Commenting on the announcement, Wilson and Broccoli said, “We’re excited to announce Daniel’s fourth installment in the series and thrilled that Sam has taken on the challenge of following on the success of SKYFALL with SPECTRE.”.

Per EMPIRE, the evil organization has not had a presence in the Bond universe thanks to a long-running copyright battle between MGM and the estate of Kevin McClory, the producer of Thunderball and the unofficial Connery Bond, Never Say Never Again. That, however, was resolved in 2013, paving the way for SPECTRE to return to the Bond movies.

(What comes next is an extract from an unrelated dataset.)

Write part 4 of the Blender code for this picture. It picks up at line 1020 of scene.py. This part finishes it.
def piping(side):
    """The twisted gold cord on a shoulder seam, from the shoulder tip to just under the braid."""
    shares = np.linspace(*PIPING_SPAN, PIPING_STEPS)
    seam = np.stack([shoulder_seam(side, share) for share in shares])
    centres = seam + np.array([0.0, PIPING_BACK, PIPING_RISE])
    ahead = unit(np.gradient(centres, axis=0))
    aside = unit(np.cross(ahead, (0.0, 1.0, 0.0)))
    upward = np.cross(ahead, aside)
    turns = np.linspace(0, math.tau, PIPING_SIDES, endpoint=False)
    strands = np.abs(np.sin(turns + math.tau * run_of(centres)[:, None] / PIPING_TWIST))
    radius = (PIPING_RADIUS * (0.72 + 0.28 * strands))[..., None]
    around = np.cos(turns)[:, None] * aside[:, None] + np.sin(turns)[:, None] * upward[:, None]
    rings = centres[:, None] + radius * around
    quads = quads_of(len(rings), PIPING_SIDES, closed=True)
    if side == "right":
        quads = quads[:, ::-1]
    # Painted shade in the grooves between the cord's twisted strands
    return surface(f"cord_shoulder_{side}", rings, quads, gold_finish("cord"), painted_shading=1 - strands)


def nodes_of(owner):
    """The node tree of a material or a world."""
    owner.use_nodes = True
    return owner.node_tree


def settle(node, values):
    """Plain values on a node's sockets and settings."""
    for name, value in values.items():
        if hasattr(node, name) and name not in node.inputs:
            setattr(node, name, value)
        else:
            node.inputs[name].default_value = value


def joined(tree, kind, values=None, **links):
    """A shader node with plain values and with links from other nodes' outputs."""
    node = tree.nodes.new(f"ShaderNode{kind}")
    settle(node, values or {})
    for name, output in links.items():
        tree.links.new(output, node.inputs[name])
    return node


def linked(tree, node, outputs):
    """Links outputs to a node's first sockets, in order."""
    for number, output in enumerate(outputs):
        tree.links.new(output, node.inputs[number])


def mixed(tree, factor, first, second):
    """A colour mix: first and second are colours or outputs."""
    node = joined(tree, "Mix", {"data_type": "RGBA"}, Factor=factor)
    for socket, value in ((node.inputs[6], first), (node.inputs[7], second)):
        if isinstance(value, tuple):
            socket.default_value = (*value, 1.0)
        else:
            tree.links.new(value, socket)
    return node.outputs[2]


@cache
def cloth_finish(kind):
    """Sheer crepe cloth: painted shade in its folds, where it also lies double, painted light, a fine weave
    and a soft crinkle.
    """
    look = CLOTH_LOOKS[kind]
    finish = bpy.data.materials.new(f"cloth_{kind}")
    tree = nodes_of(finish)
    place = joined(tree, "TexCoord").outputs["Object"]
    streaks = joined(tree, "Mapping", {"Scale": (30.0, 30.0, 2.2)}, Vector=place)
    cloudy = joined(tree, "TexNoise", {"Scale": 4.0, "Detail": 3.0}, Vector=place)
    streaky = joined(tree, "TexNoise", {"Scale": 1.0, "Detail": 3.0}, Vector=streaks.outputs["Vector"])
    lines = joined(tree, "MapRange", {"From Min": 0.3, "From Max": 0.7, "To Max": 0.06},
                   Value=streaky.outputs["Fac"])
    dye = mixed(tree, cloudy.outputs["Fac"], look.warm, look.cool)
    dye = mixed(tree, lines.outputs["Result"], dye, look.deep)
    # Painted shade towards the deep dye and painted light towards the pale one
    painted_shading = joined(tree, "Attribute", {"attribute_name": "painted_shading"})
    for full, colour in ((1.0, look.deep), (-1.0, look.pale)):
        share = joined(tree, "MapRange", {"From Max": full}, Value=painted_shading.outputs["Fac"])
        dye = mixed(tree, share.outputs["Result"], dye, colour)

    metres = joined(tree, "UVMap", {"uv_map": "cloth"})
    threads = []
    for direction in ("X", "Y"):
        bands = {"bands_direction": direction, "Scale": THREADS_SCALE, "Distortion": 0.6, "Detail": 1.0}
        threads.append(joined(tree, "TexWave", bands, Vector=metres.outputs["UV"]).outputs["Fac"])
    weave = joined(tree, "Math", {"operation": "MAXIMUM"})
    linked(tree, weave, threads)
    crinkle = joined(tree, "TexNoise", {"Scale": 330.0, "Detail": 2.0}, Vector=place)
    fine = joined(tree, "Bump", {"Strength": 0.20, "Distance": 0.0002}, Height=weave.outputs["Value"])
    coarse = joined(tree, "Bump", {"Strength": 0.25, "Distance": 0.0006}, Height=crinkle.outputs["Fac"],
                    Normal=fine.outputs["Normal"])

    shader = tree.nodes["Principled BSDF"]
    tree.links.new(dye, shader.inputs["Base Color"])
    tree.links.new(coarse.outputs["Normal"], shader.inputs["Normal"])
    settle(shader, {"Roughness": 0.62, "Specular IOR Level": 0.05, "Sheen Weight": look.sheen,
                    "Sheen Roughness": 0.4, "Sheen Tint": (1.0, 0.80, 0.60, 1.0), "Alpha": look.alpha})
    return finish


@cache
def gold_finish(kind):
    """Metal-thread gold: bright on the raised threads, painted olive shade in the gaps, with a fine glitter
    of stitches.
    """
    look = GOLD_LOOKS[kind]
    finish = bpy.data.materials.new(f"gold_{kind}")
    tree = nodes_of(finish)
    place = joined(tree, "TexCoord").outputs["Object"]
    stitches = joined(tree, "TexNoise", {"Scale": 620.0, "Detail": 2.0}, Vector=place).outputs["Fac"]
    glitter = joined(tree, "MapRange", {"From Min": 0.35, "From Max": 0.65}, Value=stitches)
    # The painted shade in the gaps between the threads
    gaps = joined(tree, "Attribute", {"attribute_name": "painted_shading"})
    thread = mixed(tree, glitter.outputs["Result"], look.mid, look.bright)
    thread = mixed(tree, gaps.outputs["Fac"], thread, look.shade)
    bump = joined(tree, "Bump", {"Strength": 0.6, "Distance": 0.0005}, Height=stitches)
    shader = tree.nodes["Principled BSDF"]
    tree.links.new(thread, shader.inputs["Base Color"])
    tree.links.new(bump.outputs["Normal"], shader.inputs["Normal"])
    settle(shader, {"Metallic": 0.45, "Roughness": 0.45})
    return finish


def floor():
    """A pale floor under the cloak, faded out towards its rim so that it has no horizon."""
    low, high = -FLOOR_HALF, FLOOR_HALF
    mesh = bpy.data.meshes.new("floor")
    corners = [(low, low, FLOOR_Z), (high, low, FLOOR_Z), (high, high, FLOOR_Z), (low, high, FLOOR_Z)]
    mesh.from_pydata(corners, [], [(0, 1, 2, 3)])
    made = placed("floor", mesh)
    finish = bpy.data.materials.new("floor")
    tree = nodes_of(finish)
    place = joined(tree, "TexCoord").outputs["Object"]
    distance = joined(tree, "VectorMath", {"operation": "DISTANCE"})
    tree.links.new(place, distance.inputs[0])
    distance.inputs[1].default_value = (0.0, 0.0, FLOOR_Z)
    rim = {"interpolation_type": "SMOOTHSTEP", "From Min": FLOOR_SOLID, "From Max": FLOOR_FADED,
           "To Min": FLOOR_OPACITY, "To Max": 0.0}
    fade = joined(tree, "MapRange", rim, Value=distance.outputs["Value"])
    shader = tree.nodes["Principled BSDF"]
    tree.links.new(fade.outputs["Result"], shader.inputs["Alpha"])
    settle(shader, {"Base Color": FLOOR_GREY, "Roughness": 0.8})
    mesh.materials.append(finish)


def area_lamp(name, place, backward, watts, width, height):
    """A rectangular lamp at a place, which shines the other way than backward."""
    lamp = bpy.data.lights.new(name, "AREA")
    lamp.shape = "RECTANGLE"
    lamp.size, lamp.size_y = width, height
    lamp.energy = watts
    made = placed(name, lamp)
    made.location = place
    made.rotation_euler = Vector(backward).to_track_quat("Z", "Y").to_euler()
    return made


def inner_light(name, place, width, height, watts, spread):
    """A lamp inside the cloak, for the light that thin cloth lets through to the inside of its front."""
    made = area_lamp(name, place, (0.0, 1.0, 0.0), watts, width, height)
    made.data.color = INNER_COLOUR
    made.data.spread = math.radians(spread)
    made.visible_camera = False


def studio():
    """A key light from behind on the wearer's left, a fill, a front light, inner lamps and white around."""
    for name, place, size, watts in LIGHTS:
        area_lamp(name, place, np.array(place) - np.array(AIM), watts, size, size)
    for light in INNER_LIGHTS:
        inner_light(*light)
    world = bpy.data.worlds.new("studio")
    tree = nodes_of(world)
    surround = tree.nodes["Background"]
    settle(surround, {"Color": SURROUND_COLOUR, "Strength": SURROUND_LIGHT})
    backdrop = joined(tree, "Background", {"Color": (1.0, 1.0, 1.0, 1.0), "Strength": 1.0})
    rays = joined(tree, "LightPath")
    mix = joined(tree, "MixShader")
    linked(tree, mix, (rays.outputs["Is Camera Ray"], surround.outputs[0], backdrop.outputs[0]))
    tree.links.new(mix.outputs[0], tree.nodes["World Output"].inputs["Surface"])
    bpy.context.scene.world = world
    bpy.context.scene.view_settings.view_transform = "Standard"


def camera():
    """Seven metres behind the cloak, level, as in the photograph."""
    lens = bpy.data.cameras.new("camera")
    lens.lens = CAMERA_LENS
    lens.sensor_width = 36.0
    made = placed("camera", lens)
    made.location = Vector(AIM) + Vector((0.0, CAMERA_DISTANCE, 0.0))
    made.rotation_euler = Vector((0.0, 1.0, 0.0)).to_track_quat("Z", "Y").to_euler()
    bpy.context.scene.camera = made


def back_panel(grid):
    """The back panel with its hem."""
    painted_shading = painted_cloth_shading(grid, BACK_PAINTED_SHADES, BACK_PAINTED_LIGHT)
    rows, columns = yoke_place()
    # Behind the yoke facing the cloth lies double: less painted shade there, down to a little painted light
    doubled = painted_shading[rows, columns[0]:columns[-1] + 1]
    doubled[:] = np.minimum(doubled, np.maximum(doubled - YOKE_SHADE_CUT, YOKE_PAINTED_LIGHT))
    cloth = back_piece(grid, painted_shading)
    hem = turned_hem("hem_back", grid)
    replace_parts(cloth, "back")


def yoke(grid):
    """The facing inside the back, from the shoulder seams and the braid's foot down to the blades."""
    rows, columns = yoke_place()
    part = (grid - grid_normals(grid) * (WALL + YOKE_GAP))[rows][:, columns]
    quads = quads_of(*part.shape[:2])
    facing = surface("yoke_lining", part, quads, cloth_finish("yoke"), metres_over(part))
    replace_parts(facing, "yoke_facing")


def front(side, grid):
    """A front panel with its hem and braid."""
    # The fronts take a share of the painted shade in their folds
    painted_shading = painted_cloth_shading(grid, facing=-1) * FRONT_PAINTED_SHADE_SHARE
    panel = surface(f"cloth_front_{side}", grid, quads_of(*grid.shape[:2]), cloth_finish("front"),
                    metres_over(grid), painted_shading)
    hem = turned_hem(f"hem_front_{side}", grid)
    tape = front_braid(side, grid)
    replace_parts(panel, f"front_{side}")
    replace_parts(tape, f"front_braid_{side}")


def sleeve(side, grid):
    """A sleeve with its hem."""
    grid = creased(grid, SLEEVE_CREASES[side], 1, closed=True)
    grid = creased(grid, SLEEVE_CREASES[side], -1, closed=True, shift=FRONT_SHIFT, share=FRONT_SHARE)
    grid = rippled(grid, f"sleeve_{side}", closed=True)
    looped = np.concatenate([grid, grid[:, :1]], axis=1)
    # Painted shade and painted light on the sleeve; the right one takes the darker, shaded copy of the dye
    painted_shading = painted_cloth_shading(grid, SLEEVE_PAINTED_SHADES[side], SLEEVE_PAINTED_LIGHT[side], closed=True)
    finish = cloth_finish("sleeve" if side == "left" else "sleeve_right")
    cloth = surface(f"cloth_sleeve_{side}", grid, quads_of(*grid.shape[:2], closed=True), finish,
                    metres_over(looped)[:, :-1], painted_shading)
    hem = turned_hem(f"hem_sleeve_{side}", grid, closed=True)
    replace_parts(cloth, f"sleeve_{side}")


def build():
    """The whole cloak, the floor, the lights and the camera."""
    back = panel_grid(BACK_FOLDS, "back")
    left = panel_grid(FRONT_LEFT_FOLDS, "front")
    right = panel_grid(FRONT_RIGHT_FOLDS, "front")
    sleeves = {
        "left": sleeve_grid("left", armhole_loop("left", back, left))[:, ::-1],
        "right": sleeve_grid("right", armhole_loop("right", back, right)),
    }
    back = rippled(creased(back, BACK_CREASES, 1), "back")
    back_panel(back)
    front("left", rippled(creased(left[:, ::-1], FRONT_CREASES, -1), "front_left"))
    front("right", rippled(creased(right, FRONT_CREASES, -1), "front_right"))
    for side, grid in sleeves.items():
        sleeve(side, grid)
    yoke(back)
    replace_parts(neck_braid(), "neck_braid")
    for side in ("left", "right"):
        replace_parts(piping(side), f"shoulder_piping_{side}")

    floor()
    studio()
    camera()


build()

People have been speculating that Christoph Waltz will be playing Spectre’s leader, Ernst Stavro Blofeld, but according to the UK mag, his character’s name is Oberhauser [??]

Man, I’m super excited for this!! What a cast, too, woo hoo!!! I LOVE Christophe Waltz, the Austrian thespian really impressed me in Inglourious Basterds and he has been working steadily in Hollywood ever since. He’d be great as the villain, with Bautista as his henchmen I presume. Not sure who Andrew Scott is playing, but he’s playing another baddie named Denbigh. They’re playing it *safe* this time in casting actors who’ve won accolades playing bad guys previously, as Scott won BAFTA for portraying Sherlock‘s nemesis Moriarty in the BBC series.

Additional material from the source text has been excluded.